> **Task to complete**
Tally how many lines include "this". The number is the whole answer.

> **Available data**
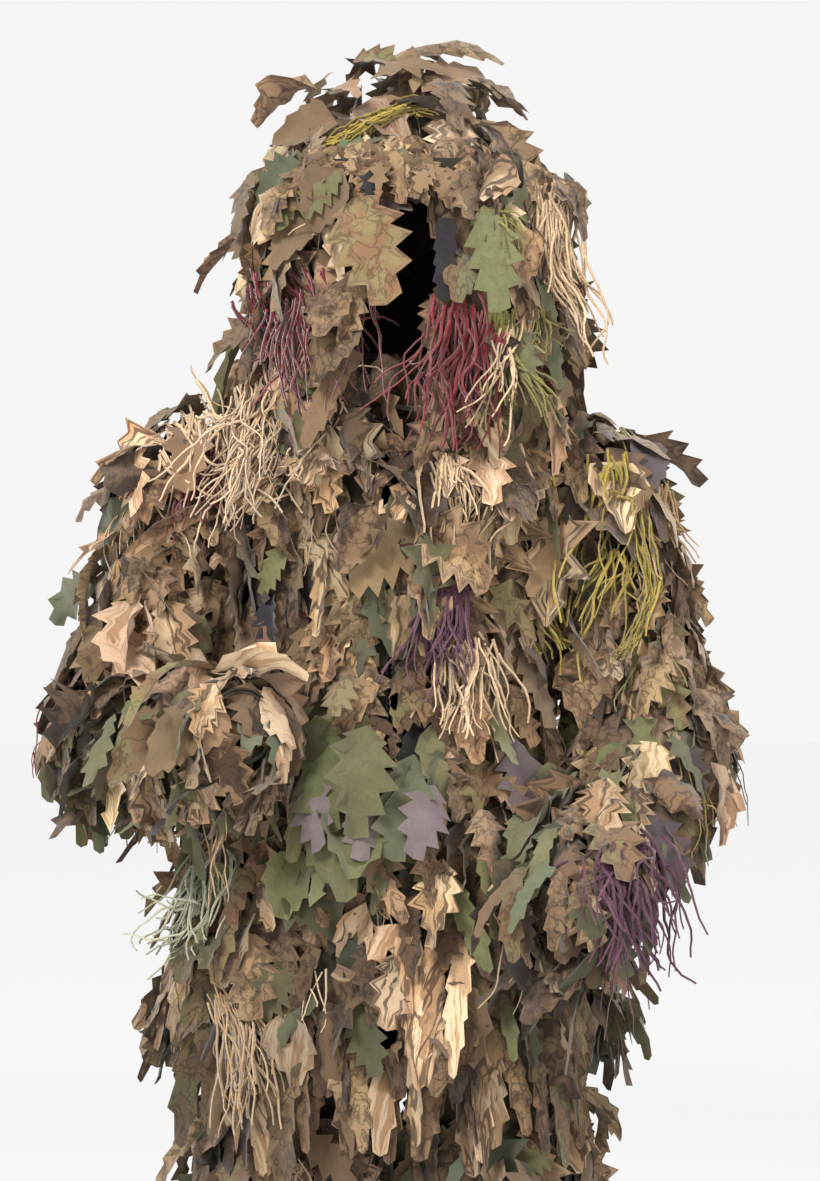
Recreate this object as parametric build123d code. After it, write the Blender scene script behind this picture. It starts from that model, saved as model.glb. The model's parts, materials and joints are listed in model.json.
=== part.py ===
from build123d import *
from math import atan2, cos, radians, sin, sqrt
import os

# Leaf-covered ghillie suit, held in the shape it takes when worn: a hooded zip
# jacket with bent sleeves, a lift-up face veil, and elasticated trousers.
# Millimetres. +Z up, the chest faces -Y, the wearer's right is -X.
# The origin is the base of the wearer's neck.

FABRIC = 1.5          # base cloth thickness
SEAM = 1.0            # gap left at a sewn joint between two solids
RUN = 2.0             # clearance between pieces that move past each other
TORSO_LEAVES = 14.0   # depth of the leaf cover on the body
ARM_LEAVES = 18.0     # depth of the leaf cover on the sleeves
LEG_LEAVES = 18.0     # depth of the leaf cover on the trouser legs
BIG = 1000.0
ARC_STEPS = 12

# Jacket body: height, half width and half depth of the cloth, centre depth.
FRONT_Y = -135.0      # the zip runs straight down this plane
ZIP_TOP = -64.0
HEM_Z = -606.0
TORSO = [
    (-15.0, 95.0, 85.0, -10.0),
    (-60.0, 150.0, 110.0, FRONT_Y + 110.0),
    (-150.0, 148.0, 126.0, FRONT_Y + 126.0),
    (-210.0, 142.0, 126.0, FRONT_Y + 126.0),
    (-330.0, 147.0, 120.0, FRONT_Y + 120.0),
    (-450.0, 178.0, 142.0, FRONT_Y + 142.0),
    (-540.0, 202.0, 158.0, FRONT_Y + 158.0),
    (HEM_Z, 212.0, 164.0, FRONT_Y + 164.0),
]
ZIP_SLOT = 14.0       # half width of the gap between the two fronts

# Sleeves: joint centres on the wearer's right and left.
SHOULDER = {"right": (-195.0, 0.0, -78.0), "left": (195.0, 0.0, -78.0)}
ELBOW = {"right": (-272.0, -20.0, -330.0), "left": (272.0, -20.0, -340.0)}
WRIST = {"right": (-140.0, -220.0, -320.0), "left": (155.0, -218.0, -500.0)}
UPPER_R = (54.0, 46.0)
LOWER_R = (46.0, 38.0)
SHOULDER_HOLE_R = 46.0
ELBOW_BEND = {"right": -10.0, "left": -6.0}      # furthest bend past the rest pose
KNEE_BEND = 70.0
DISH_X = 120.0        # where the dish cut round each armhole starts
DISH_R = 14.0
DISH_DEPTH = 120.0
DISH_SLOPE = 0.339

# Hood: height, half width and half depth of the leaf cover's outside.
HOOD_X = 15.0
HOOD_Y = 10.0
HOOD_LEAVES = 24.0
HOOD = [
    (6.0, 116.0, 122.0),
    (60.0, 138.0, 136.0),
    (140.0, 145.0, 140.0),
    (220.0, 132.0, 128.0),
    (280.0, 98.0, 98.0),
    (315.0, 42.0, 46.0),
]
FACE = (-62.0, 92.0, 40.0, 216.0)     # face opening: x from and to, z from and to
FACE_BACK_Y = -40.0

# Veil over the face: an elliptical curtain in two halves below a brow band.
VEIL_Y = -20.0
VEIL_A = 150.0
VEIL_B = 135.0
VEIL_LEAVES = 14.0
VEIL_TOP = 208.0
VEIL_BOTTOM = -20.0
BROW_BAND = 26.0
VEIL_SLOT = (-28.0, 50.0)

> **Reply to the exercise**
2